OpenESQL Embedded SQL Cursor Behavior and Performance

In releases of Enterprise Developer earlier than version 2.1, by default, OpenESQL handled ambiguously declared embedded SQL cursors, that is, those declared without a FOR READONLY or FOR UPDATE clause, by making them updateable, scrollable, and capable of retrieving database locks — the maximum functionality. Unfortunately, this degraded performance for most applications. Also in these earlier releases, it was difficult and tedious to make robust changes to cursor characteristics because it often required modifying source code by either adding EXEC SQL SET statements or modifying existing EXEC SQL DECLARE CURSOR statements.

Starting with Enterprise Developer 2.1, by default, OpenESQL began handling ambiguously declared embedded SQL cursors by making them forward and readonly, and incapable of retrieving locks. This change improved performance and efficiency, optimizing OpenESQL just as most DBMS SQL cursor access plans do.

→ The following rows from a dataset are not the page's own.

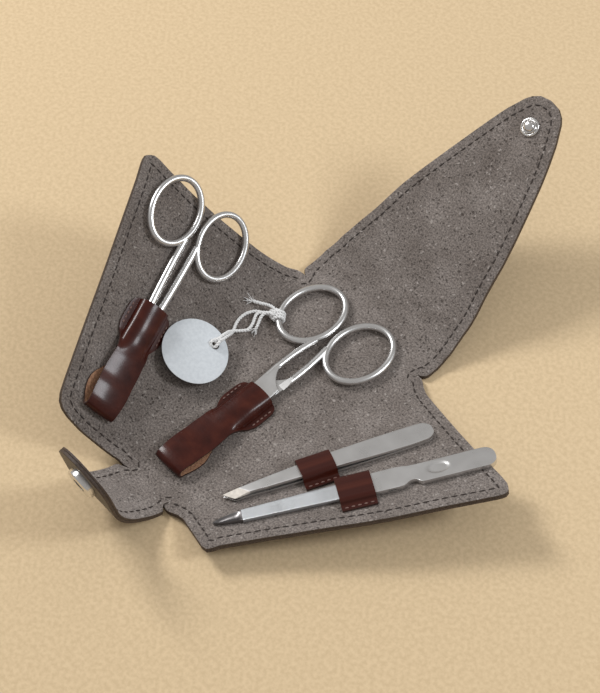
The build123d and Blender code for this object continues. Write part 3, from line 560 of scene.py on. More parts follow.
def blend_over_creases(name, strip, panel):
    """Bake the places of a fold's strip and panel into their meshes; their points already bend over
    the creases.
    """
    fold = folds[name]
    gap, split, bodies = fold["gap"], fold["split"], fold["bodies"]
    for pieces, start, end, inner_body, outer_body in (
        (strip, 0.0, min(7.0, split), bodies[0], bodies[1]),
        (panel, gap - 0.45 * (gap - split), gap + 5.0, bodies[1], bodies[2]),
    ):
        for piece in pieces:
            tuple(on_fold(name, 0, start))
            tuple(on_fold(name, 0, end))
            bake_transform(piece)


def middle_edge(side, y):
    """Where the left (-1) or right (1) edge of the middle is at y."""
    for (xa, ya), (xb, yb) in zip(middle_side[side], middle_side[side][1:]):
        if ya <= y <= yb:
            return xa + (xb - xa) * (y - ya) / (yb - ya)
    return middle_side[side][-1][0]


middle_rows = [-50.0, -49.6, -49.2, -48.85, -48.5, -48.0, -47.4]
middle_rows += [-47.4 + 96.0 * step / 64 for step in range(1, 65)]
middle_rows += [49.1, 49.5, 50.0, 50.7, 51.4, 52.4, 53.5, 54.5, 55.5]
middle_grid = []
for y in middle_rows:
    left_x, right_x = middle_edge(-1, y), middle_edge(1, y)
    for column in range(MIDDLE_COLUMNS + 1):
        middle_grid.append((left_x + (right_x - left_x) * column / MIDDLE_COLUMNS, y))
for piece in both_layers(
    "middle", on_middle, flat_on_middle, middle_grid, MIDDLE_COLUMNS, ("low", "high"),
    lambda x, y: y < -47.3 or y > 48.5,
):
    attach(piece, "middle")

for name, fold in folds.items():
    place, flat, columns = partial(on_fold, name), partial(flat_on_fold, name), fold["columns"]
    low, high = fold["strip_low"], fold["strip_high"]
    inner_edge, split_edge = (low[0], high[0]), (low[-1], high[-1])
    strip = both_layers(fold["bodies"][1], place, flat, four_sided(
        low, high, inner_edge, split_edge, columns, max(5, round(fold["split"] / 1.3))
    ), columns, ("low", "high"))
    panel = both_layers(fold["bodies"][2], place, flat, four_sided(
        fold["panel_low"], fold["panel_high"], split_edge, fold["end"], columns, fold["rows"]
    ), columns, ("low", "high", "outer"))
    blend_over_creases(name, strip, panel)

# ---------------------------------------------------------------- edge stitching
# One row of dark brown thread runs 3.3 mm inside every cut edge, each stitch a short
# raised dash.
STITCH_INSET = 3.3
STITCH_PITCH = 3.0
STITCH_LIFT = 0.03
thread = speckled_finish(
    "sewing_thread", 3000.0, 2.0, [(0.3, (0.014, 0.009, 0.007)), (0.7, (0.040, 0.026, 0.020))],
    Roughness=0.7,
)
bpy.ops.object.select_all(action="DESELECT")
bpy.ops.mesh.primitive_uv_sphere_add(segments=8, ring_count=6, radius=1)
stitch_model = bpy.context.object
stitch_model.data.transform(Matrix.Diagonal((1.15 * MM, 0.30 * MM, 0.22 * MM, 1)))
stitch_model.data.materials.append(thread)
bpy.ops.object.shade_smooth()


def inset_line(edge, inset):
    """A line inside an edge, without the points that a tight corner would double back."""
    count = max(8, round(sum(runs(edge)) / 0.5))
    dense = [along_line(edge, step / count) for step in range(count + 1)]
    inside = []
    for step in range(2, count - 1):
        before, after = dense[max(step - 3, 0)], dense[min(step + 3, count)]
        length = math.dist(before, after)
        normal = ((after[1] - before[1]) / length, -(after[0] - before[0]) / length)
        point = (dense[step][0] + normal[0] * inset, dense[step][1] + normal[1] * inset)
        if min(math.dist(point, other) for other in dense) > inset - 0.12:
            inside.append(point)
    return inside


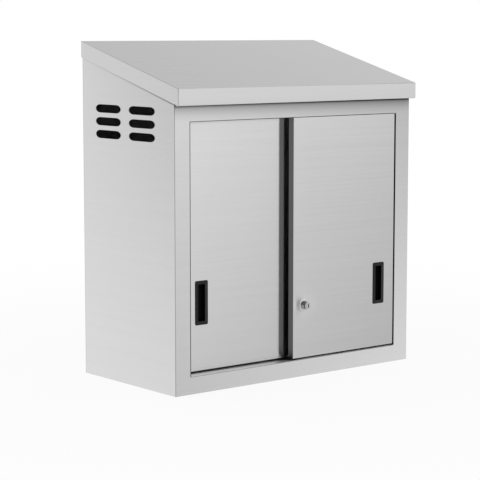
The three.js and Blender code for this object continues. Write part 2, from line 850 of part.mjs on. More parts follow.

You can further optimize OpenESQL by using the BEHAVIOR directive, which enables you to change your embedded SQL cursor characteristics without changing any code in your SQL application sources.

Enterprise Developer provides the OpenESQL Configuration Utility to assist you in setting the BEHAVIOR directive and primitive directive defaults for your applications. See OpenESQL Configuration Utility for Default SQL Cursor Behavior for details.